▼▼▼

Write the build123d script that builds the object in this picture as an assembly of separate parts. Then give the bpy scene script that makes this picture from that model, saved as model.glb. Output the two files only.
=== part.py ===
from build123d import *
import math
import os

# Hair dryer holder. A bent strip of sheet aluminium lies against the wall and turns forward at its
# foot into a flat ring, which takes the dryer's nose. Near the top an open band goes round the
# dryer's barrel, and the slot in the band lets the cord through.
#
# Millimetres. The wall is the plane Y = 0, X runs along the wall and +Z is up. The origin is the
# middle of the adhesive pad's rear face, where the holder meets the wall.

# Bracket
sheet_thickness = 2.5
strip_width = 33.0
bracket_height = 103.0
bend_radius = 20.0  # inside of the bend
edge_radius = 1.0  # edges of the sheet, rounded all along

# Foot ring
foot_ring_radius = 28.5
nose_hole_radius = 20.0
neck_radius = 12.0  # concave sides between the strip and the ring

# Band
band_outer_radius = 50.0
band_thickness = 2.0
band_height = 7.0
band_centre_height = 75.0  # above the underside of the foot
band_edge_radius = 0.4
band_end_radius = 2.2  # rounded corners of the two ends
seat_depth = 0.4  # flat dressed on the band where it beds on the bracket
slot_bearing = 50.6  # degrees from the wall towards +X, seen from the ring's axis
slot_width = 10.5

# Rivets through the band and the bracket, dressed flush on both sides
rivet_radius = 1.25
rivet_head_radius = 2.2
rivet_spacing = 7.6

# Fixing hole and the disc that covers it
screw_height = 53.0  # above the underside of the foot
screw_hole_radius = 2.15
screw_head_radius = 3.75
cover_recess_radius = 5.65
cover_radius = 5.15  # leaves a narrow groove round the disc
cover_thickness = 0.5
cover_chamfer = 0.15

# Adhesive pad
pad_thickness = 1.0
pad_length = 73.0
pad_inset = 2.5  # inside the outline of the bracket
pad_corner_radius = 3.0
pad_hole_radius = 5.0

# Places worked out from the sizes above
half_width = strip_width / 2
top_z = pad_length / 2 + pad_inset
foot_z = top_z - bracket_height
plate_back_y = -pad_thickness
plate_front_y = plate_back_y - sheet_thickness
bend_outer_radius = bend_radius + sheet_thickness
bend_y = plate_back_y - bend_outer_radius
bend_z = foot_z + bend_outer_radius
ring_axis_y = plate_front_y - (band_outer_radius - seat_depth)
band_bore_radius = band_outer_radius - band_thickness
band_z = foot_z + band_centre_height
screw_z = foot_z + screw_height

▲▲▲
▼▼▼

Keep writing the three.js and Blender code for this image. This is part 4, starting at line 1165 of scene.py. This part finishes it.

▲▲▲
▼▼▼

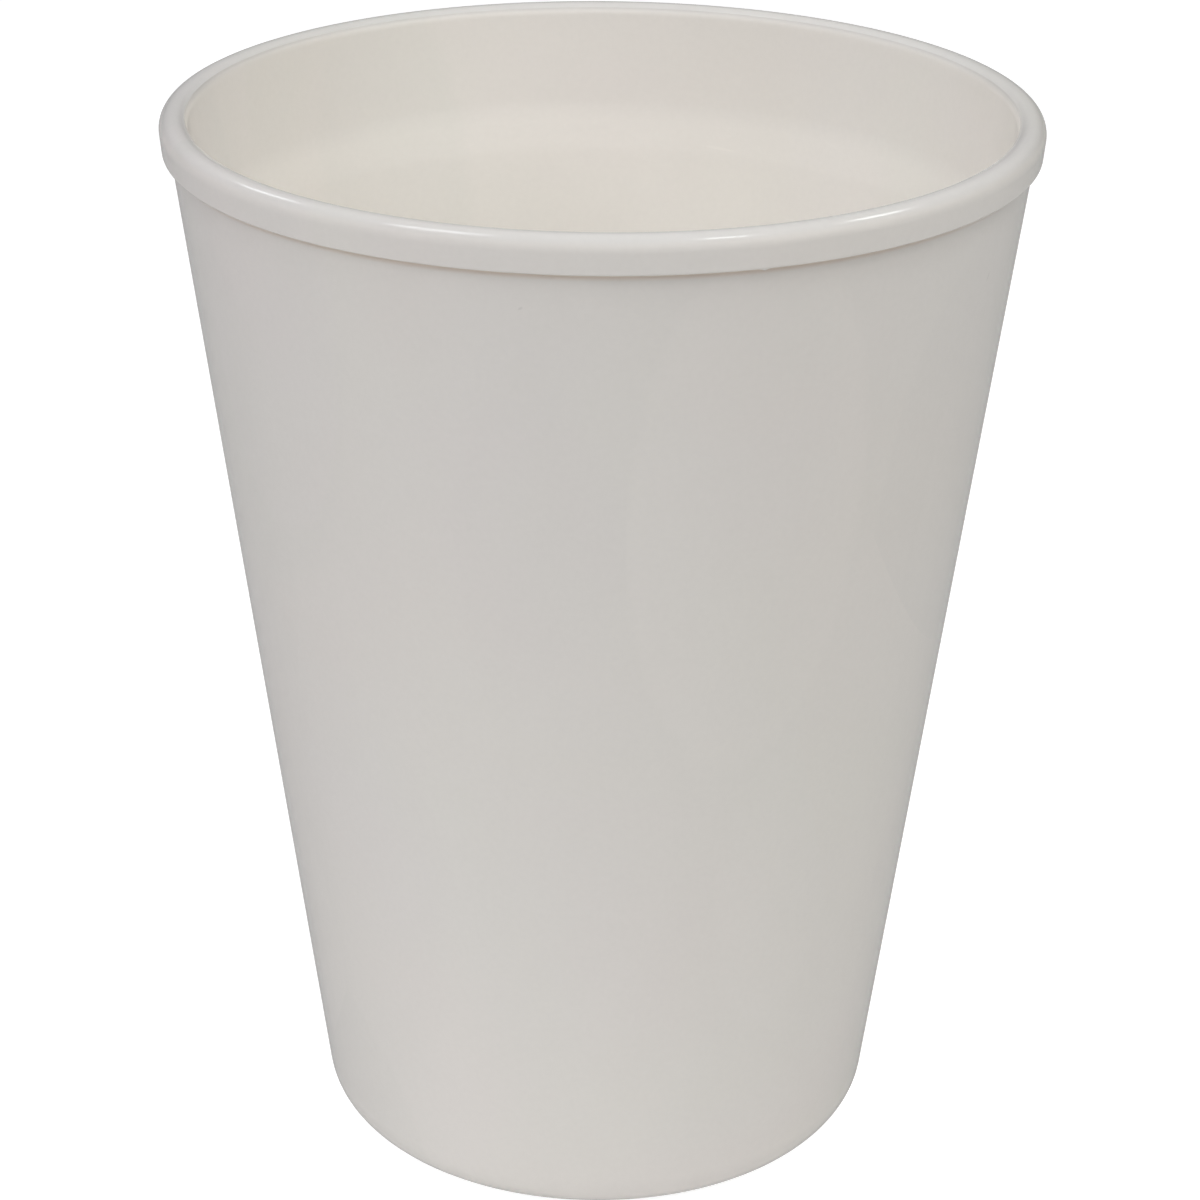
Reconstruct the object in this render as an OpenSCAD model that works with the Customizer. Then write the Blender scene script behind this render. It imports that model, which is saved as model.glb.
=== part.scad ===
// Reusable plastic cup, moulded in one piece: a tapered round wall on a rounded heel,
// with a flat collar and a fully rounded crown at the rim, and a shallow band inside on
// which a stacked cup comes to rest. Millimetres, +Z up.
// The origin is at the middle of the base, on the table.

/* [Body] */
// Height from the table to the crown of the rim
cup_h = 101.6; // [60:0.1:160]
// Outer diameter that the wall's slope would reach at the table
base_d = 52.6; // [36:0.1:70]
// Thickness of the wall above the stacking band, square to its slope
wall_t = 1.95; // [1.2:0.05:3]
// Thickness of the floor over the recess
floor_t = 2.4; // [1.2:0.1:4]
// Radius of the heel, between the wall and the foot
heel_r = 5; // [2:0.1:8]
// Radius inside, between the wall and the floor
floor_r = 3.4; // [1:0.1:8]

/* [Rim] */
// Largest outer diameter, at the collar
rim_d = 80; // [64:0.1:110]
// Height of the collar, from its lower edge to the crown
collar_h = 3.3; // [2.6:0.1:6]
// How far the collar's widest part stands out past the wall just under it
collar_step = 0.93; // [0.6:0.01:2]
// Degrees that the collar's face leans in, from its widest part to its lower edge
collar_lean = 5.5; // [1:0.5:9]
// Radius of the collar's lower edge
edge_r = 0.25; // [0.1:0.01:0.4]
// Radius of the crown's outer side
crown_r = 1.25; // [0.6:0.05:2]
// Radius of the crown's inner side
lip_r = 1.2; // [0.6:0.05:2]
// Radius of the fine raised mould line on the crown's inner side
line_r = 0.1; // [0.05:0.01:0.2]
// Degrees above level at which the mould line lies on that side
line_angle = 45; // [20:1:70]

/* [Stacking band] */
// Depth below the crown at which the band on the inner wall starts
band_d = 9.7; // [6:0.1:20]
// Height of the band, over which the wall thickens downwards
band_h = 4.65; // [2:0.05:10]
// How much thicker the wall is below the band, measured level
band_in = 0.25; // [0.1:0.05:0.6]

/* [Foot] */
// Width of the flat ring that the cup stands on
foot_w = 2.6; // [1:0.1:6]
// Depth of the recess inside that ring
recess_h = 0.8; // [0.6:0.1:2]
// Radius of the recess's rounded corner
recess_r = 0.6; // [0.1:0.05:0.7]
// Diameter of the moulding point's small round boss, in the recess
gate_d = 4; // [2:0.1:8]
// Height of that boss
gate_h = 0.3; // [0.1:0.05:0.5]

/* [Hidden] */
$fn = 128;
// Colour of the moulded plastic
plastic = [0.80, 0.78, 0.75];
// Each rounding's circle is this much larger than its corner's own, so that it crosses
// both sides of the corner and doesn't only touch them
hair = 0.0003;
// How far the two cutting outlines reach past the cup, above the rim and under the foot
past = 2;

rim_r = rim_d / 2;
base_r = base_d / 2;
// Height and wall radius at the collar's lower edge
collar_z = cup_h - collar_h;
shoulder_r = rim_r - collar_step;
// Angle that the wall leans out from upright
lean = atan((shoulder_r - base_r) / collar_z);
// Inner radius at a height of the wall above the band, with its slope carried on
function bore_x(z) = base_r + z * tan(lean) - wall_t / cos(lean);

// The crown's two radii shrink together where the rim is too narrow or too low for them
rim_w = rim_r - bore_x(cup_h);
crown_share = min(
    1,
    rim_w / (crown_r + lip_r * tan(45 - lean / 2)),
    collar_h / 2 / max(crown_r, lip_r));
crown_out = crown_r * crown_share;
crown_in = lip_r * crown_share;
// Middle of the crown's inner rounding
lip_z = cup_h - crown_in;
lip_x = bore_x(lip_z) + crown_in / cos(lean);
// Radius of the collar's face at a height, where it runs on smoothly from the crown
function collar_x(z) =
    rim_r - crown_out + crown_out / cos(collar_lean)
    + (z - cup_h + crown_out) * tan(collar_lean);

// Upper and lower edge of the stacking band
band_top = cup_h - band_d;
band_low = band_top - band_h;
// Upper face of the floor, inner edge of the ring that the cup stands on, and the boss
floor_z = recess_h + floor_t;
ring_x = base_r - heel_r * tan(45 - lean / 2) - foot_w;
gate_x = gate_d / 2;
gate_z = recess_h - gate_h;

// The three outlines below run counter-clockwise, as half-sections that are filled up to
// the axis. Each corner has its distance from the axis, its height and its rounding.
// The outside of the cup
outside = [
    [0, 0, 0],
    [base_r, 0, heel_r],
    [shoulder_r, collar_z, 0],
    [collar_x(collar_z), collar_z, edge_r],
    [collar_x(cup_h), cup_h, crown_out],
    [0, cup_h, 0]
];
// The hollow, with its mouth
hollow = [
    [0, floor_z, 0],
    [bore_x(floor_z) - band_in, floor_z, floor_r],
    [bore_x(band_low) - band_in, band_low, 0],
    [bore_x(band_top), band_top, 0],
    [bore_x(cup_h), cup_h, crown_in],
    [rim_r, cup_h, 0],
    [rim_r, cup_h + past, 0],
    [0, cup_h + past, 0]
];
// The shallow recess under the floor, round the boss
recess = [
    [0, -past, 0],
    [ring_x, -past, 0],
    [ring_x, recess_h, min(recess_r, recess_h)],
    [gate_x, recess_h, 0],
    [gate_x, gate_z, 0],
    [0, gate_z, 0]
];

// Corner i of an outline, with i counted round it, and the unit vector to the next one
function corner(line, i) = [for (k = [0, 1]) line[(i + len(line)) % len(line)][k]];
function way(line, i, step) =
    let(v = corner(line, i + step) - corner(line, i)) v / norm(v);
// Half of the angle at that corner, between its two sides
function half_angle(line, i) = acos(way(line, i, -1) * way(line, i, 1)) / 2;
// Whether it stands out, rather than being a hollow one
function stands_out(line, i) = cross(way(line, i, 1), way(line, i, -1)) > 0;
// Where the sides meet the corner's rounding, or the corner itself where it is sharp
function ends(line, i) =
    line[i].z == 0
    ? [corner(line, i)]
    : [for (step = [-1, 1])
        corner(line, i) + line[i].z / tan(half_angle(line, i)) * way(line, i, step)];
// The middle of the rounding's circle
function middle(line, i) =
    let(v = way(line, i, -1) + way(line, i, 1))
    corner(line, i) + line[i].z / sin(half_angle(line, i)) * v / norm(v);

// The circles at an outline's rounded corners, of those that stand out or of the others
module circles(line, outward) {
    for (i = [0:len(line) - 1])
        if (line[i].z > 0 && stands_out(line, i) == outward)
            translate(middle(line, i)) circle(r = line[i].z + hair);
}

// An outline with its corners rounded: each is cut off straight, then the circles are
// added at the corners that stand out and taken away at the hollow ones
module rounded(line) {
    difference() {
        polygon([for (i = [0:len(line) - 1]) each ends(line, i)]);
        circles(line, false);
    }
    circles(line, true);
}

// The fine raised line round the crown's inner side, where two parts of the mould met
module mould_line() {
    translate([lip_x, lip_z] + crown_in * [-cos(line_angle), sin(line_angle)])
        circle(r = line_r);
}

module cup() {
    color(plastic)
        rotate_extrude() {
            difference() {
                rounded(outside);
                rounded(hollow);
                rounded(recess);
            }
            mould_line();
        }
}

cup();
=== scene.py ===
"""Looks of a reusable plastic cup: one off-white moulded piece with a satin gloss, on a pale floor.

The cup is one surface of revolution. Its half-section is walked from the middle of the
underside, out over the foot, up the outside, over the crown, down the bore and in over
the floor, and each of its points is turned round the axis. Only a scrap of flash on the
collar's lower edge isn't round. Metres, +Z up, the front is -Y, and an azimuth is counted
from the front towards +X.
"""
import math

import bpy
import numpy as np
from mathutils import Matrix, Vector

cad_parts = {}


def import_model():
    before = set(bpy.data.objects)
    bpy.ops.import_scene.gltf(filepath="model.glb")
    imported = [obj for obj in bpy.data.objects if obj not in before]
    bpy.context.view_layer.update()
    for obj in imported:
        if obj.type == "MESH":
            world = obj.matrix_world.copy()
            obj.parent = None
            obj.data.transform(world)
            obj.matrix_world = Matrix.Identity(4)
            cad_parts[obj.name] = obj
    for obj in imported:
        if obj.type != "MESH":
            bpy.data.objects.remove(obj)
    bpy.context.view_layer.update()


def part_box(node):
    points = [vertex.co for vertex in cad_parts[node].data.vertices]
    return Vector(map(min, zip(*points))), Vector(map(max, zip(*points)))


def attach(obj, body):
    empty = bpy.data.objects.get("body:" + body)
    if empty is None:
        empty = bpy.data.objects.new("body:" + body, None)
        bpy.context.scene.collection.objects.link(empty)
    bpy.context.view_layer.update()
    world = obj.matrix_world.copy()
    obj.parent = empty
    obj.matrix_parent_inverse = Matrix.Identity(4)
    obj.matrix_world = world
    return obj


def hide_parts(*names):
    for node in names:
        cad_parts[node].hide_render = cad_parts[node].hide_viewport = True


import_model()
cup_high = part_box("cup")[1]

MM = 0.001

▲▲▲

Instruction
Using the entries above, give again exactly the lines from the line holding "the mould met" through the line holding "cad_parts[obj.name] = obj". Include both end lines and nothing else.

Solved exercise
// The fine raised line round the crown's inner side, where two parts of the mould met
module mould_line() {
    translate([lip_x, lip_z] + crown_in * [-cos(line_angle), sin(line_angle)])
        circle(r = line_r);
}

module cup() {
    color(plastic)
        rotate_extrude() {
            difference() {
                rounded(outside);
                rounded(hollow);
                rounded(recess);
            }
            mould_line();
        }
}

cup();
=== scene.py ===
"""Looks of a reusable plastic cup: one off-white moulded piece with a satin gloss, on a pale floor.

The cup is one surface of revolution. Its half-section is walked from the middle of the
underside, out over the foot, up the outside, over the crown, down the bore and in over
the floor, and each of its points is turned round the axis. Only a scrap of flash on the
collar's lower edge isn't round. Metres, +Z up, the front is -Y, and an azimuth is counted
from the front towards +X.
"""
import math

import bpy
import numpy as np
from mathutils import Matrix, Vector

cad_parts = {}


def import_model():
    before = set(bpy.data.objects)
    bpy.ops.import_scene.gltf(filepath="model.glb")
    imported = [obj for obj in bpy.data.objects if obj not in before]
    bpy.context.view_layer.update()
    for obj in imported:
        if obj.type == "MESH":
            world = obj.matrix_world.copy()
            obj.parent = None
            obj.data.transform(world)
            obj.matrix_world = Matrix.Identity(4)
            cad_parts[obj.name] = obj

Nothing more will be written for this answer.